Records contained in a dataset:
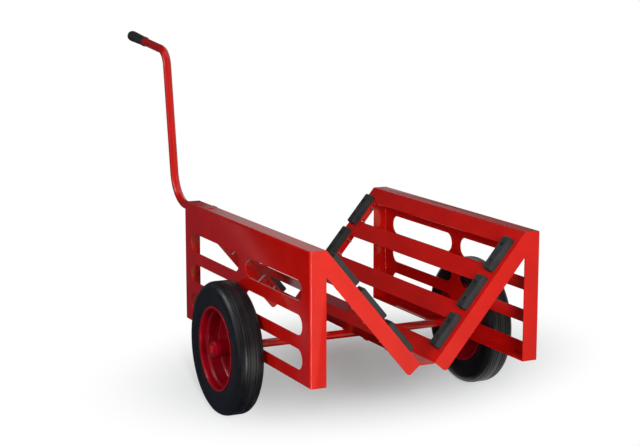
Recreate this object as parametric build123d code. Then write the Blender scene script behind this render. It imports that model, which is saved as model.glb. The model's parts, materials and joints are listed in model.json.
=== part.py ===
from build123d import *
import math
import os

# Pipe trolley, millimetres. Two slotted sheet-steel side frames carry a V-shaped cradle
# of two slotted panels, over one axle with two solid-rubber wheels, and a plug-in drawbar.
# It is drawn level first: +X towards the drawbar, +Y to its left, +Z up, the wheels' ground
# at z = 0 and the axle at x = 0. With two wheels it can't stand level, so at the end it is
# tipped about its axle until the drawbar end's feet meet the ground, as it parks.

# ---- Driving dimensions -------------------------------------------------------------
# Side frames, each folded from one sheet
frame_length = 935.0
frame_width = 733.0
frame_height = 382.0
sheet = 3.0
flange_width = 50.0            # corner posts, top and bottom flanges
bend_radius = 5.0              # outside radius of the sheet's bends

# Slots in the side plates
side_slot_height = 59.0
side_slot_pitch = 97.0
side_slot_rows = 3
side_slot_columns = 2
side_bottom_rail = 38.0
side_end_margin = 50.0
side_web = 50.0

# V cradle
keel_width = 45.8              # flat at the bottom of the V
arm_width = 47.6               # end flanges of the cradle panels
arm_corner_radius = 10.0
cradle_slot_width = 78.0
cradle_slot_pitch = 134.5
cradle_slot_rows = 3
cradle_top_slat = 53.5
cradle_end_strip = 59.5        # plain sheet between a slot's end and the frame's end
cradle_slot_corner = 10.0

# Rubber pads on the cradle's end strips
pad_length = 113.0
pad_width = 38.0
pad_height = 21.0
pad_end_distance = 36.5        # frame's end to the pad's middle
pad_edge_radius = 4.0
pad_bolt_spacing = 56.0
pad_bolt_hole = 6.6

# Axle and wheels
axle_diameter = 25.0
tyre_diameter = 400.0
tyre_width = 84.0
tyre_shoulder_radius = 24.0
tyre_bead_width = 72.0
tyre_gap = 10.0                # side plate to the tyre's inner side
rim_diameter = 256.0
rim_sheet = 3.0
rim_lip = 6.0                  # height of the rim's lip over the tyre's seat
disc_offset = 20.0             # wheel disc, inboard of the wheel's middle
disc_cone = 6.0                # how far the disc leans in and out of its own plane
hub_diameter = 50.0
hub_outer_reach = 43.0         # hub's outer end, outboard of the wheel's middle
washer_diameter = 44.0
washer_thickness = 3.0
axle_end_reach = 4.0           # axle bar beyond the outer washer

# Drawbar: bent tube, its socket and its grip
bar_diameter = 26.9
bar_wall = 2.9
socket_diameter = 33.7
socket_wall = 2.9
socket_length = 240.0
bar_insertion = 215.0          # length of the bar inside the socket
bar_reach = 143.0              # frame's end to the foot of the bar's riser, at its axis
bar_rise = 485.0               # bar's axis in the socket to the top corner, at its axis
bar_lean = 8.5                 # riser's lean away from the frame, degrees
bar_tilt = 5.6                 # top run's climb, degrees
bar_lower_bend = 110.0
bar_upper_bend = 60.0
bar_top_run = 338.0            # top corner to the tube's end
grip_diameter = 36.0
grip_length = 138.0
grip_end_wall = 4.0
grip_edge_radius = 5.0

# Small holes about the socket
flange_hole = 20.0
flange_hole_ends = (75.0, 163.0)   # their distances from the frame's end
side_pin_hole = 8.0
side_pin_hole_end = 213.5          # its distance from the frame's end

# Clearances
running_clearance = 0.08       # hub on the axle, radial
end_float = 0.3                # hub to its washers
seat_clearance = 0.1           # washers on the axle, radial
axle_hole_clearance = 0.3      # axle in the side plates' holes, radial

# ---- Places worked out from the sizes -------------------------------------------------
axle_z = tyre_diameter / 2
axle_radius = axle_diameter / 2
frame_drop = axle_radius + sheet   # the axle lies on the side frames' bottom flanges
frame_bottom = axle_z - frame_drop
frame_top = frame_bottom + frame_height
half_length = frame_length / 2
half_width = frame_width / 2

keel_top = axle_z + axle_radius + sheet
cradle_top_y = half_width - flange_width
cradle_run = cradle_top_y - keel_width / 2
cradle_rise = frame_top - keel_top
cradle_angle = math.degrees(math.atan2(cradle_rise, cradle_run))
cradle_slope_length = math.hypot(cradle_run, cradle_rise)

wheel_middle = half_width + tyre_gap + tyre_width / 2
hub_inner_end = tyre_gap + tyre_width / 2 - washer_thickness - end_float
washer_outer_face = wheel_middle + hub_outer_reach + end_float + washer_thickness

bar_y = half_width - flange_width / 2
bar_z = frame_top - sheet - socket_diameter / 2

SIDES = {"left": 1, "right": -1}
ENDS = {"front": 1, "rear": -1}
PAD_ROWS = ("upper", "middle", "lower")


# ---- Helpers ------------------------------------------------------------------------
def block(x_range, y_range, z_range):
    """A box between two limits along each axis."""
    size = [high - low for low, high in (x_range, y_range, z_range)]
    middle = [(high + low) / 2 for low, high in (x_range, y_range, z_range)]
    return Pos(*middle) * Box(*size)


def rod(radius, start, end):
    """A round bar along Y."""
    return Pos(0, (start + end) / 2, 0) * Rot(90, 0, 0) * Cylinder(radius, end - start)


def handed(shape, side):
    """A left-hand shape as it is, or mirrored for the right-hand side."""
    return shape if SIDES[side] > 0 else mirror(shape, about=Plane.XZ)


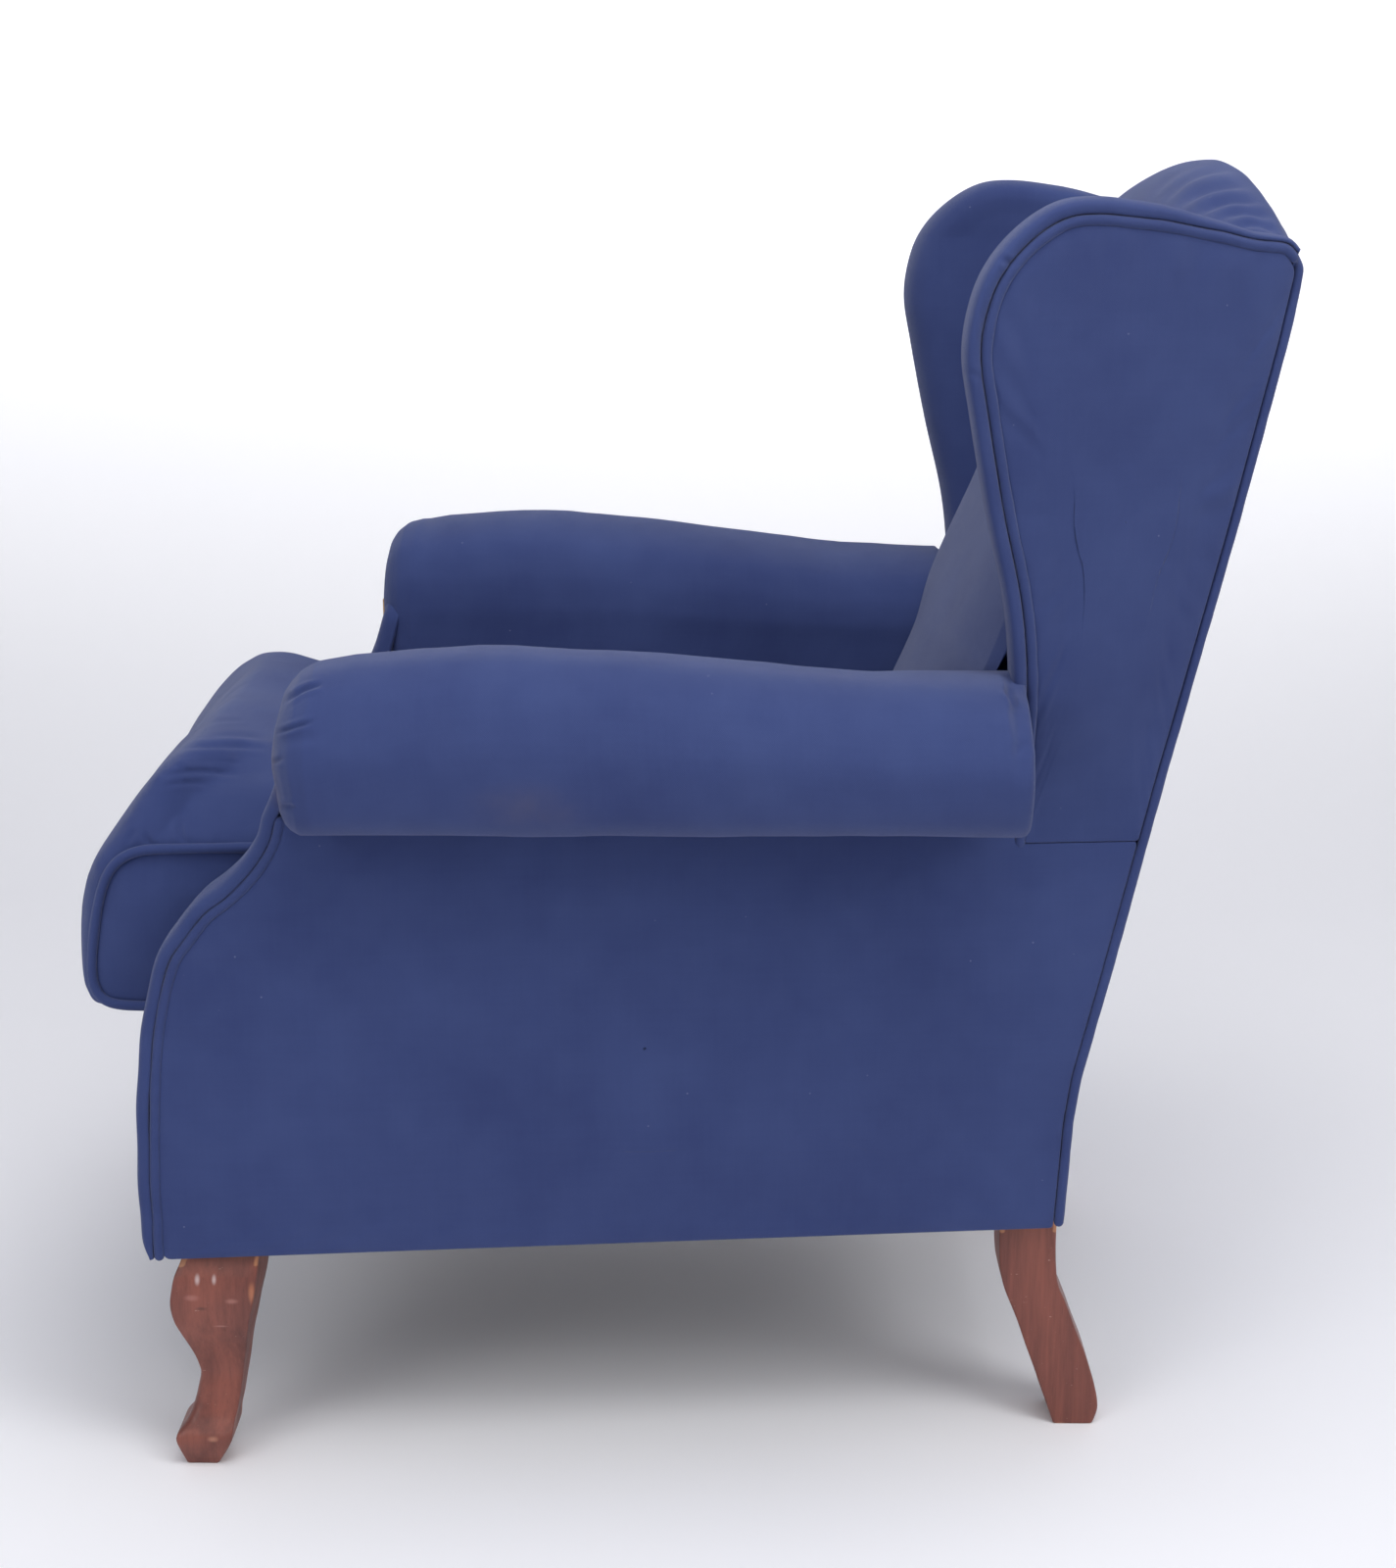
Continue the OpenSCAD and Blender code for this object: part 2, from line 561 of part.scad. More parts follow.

**Exercise:** The records above are to be repeated exactly, in their entirety.

**Response:**
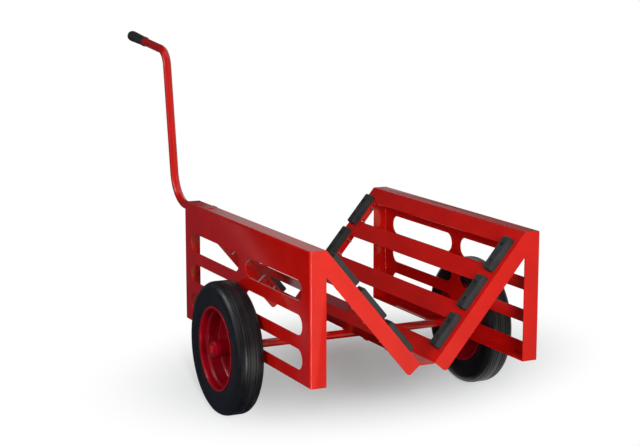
Recreate this object as parametric build123d code. Then write the Blender scene script behind this render. It imports that model, which is saved as model.glb. The model's parts, materials and joints are listed in model.json.
=== part.py ===
from build123d import *
import math
import os

# Pipe trolley, millimetres. Two slotted sheet-steel side frames carry a V-shaped cradle
# of two slotted panels, over one axle with two solid-rubber wheels, and a plug-in drawbar.
# It is drawn level first: +X towards the drawbar, +Y to its left, +Z up, the wheels' ground
# at z = 0 and the axle at x = 0. With two wheels it can't stand level, so at the end it is
# tipped about its axle until the drawbar end's feet meet the ground, as it parks.

# ---- Driving dimensions -------------------------------------------------------------
# Side frames, each folded from one sheet
frame_length = 935.0
frame_width = 733.0
frame_height = 382.0
sheet = 3.0
flange_width = 50.0            # corner posts, top and bottom flanges
bend_radius = 5.0              # outside radius of the sheet's bends

# Slots in the side plates
side_slot_height = 59.0
side_slot_pitch = 97.0
side_slot_rows = 3
side_slot_columns = 2
side_bottom_rail = 38.0
side_end_margin = 50.0
side_web = 50.0

# V cradle
keel_width = 45.8              # flat at the bottom of the V
arm_width = 47.6               # end flanges of the cradle panels
arm_corner_radius = 10.0
cradle_slot_width = 78.0
cradle_slot_pitch = 134.5
cradle_slot_rows = 3
cradle_top_slat = 53.5
cradle_end_strip = 59.5        # plain sheet between a slot's end and the frame's end
cradle_slot_corner = 10.0

# Rubber pads on the cradle's end strips
pad_length = 113.0
pad_width = 38.0
pad_height = 21.0
pad_end_distance = 36.5        # frame's end to the pad's middle
pad_edge_radius = 4.0
pad_bolt_spacing = 56.0
pad_bolt_hole = 6.6

# Axle and wheels
axle_diameter = 25.0
tyre_diameter = 400.0
tyre_width = 84.0
tyre_shoulder_radius = 24.0
tyre_bead_width = 72.0
tyre_gap = 10.0                # side plate to the tyre's inner side
rim_diameter = 256.0
rim_sheet = 3.0
rim_lip = 6.0                  # height of the rim's lip over the tyre's seat
disc_offset = 20.0             # wheel disc, inboard of the wheel's middle
disc_cone = 6.0                # how far the disc leans in and out of its own plane
hub_diameter = 50.0
hub_outer_reach = 43.0         # hub's outer end, outboard of the wheel's middle
washer_diameter = 44.0
washer_thickness = 3.0
axle_end_reach = 4.0           # axle bar beyond the outer washer

# Drawbar: bent tube, its socket and its grip
bar_diameter = 26.9
bar_wall = 2.9
socket_diameter = 33.7
socket_wall = 2.9
socket_length = 240.0
bar_insertion = 215.0          # length of the bar inside the socket
bar_reach = 143.0              # frame's end to the foot of the bar's riser, at its axis
bar_rise = 485.0               # bar's axis in the socket to the top corner, at its axis
bar_lean = 8.5                 # riser's lean away from the frame, degrees
bar_tilt = 5.6                 # top run's climb, degrees
bar_lower_bend = 110.0
bar_upper_bend = 60.0
bar_top_run = 338.0            # top corner to the tube's end
grip_diameter = 36.0
grip_length = 138.0
grip_end_wall = 4.0
grip_edge_radius = 5.0

# Small holes about the socket
flange_hole = 20.0
flange_hole_ends = (75.0, 163.0)   # their distances from the frame's end
side_pin_hole = 8.0
side_pin_hole_end = 213.5          # its distance from the frame's end

# Clearances
running_clearance = 0.08       # hub on the axle, radial
end_float = 0.3                # hub to its washers
seat_clearance = 0.1           # washers on the axle, radial
axle_hole_clearance = 0.3      # axle in the side plates' holes, radial

# ---- Places worked out from the sizes -------------------------------------------------
axle_z = tyre_diameter / 2
axle_radius = axle_diameter / 2
frame_drop = axle_radius + sheet   # the axle lies on the side frames' bottom flanges
frame_bottom = axle_z - frame_drop
frame_top = frame_bottom + frame_height
half_length = frame_length / 2
half_width = frame_width / 2

keel_top = axle_z + axle_radius + sheet
cradle_top_y = half_width - flange_width
cradle_run = cradle_top_y - keel_width / 2
cradle_rise = frame_top - keel_top
cradle_angle = math.degrees(math.atan2(cradle_rise, cradle_run))
cradle_slope_length = math.hypot(cradle_run, cradle_rise)

wheel_middle = half_width + tyre_gap + tyre_width / 2
hub_inner_end = tyre_gap + tyre_width / 2 - washer_thickness - end_float
washer_outer_face = wheel_middle + hub_outer_reach + end_float + washer_thickness

bar_y = half_width - flange_width / 2
bar_z = frame_top - sheet - socket_diameter / 2

SIDES = {"left": 1, "right": -1}
ENDS = {"front": 1, "rear": -1}
PAD_ROWS = ("upper", "middle", "lower")


# ---- Helpers ------------------------------------------------------------------------
def block(x_range, y_range, z_range):
    """A box between two limits along each axis."""
    size = [high - low for low, high in (x_range, y_range, z_range)]
    middle = [(high + low) / 2 for low, high in (x_range, y_range, z_range)]
    return Pos(*middle) * Box(*size)


def rod(radius, start, end):
    """A round bar along Y."""
    return Pos(0, (start + end) / 2, 0) * Rot(90, 0, 0) * Cylinder(radius, end - start)


def handed(shape, side):
    """A left-hand shape as it is, or mirrored for the right-hand side."""
    return shape if SIDES[side] > 0 else mirror(shape, about=Plane.XZ)


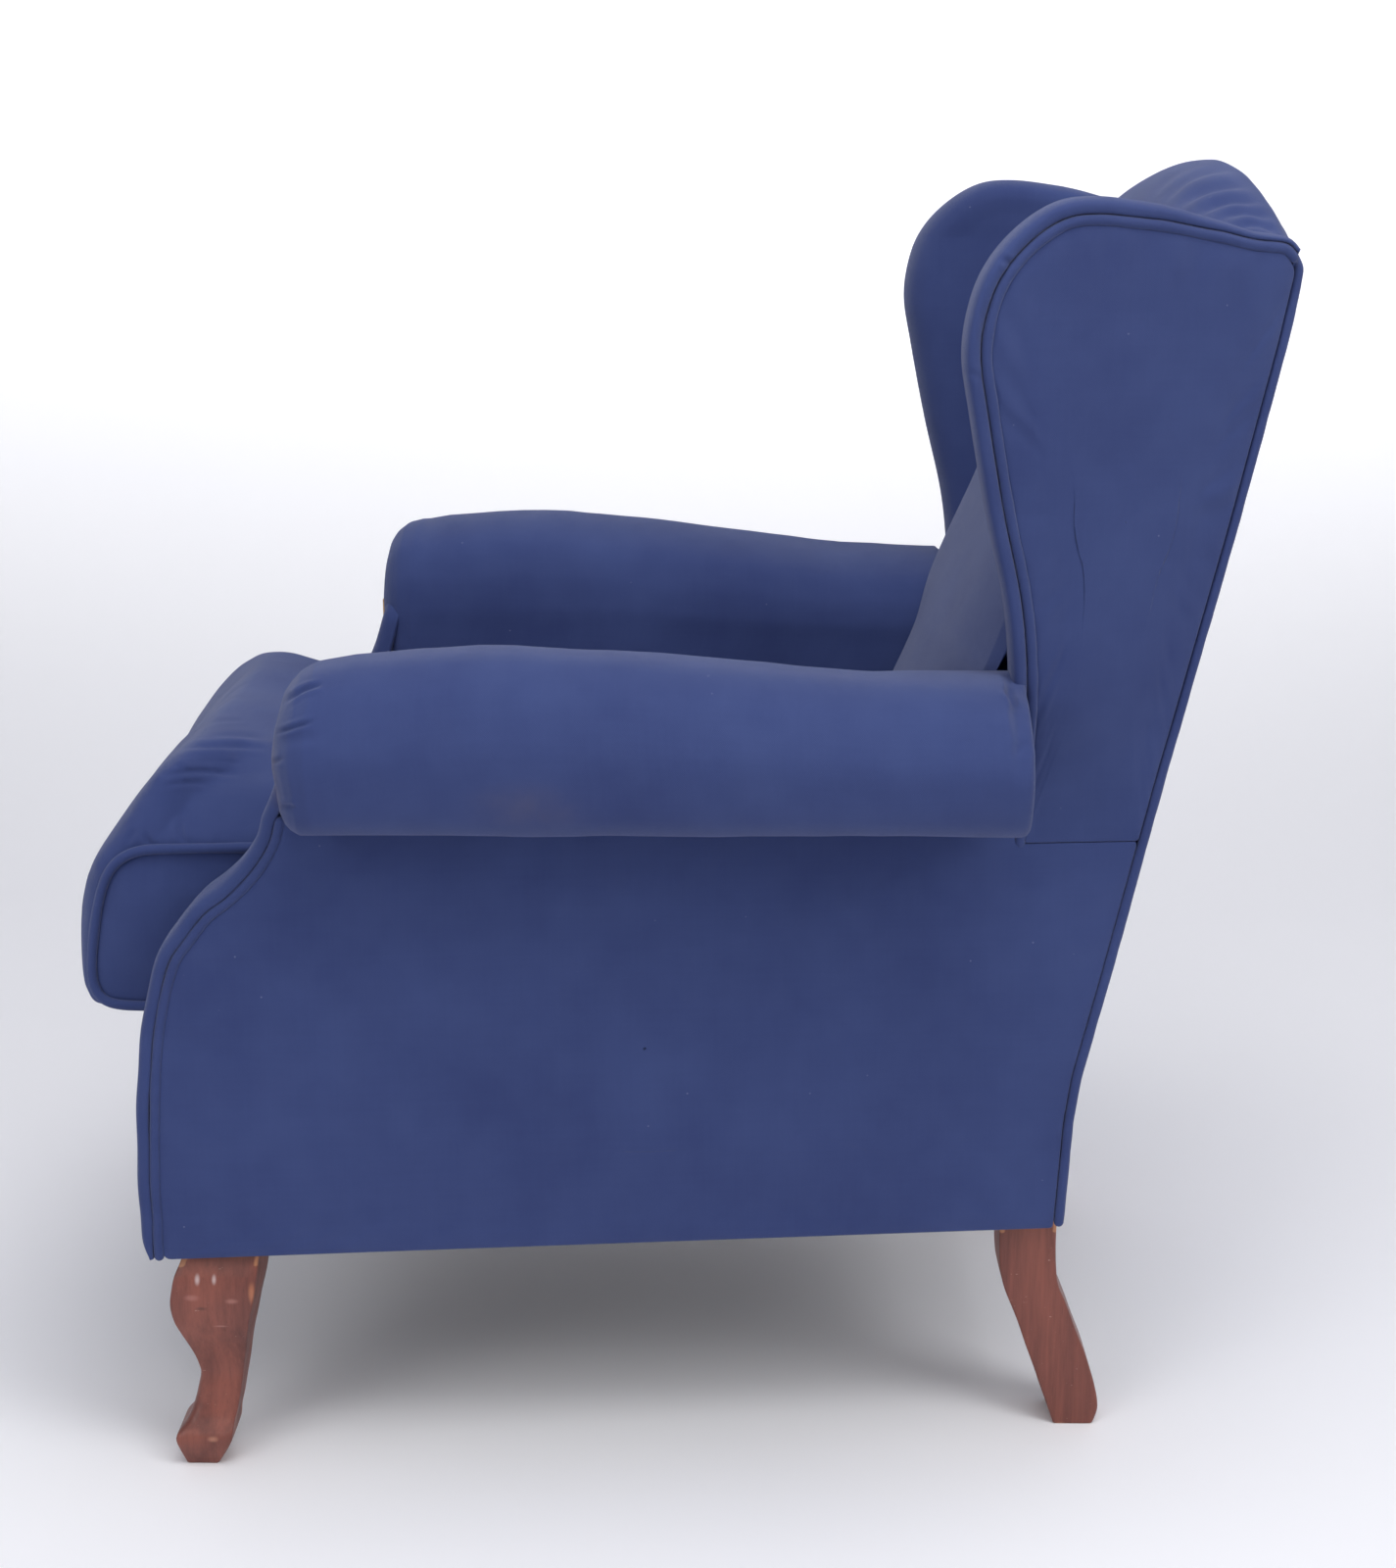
Continue the OpenSCAD and Blender code for this object: part 2, from line 561 of part.scad. More parts follow.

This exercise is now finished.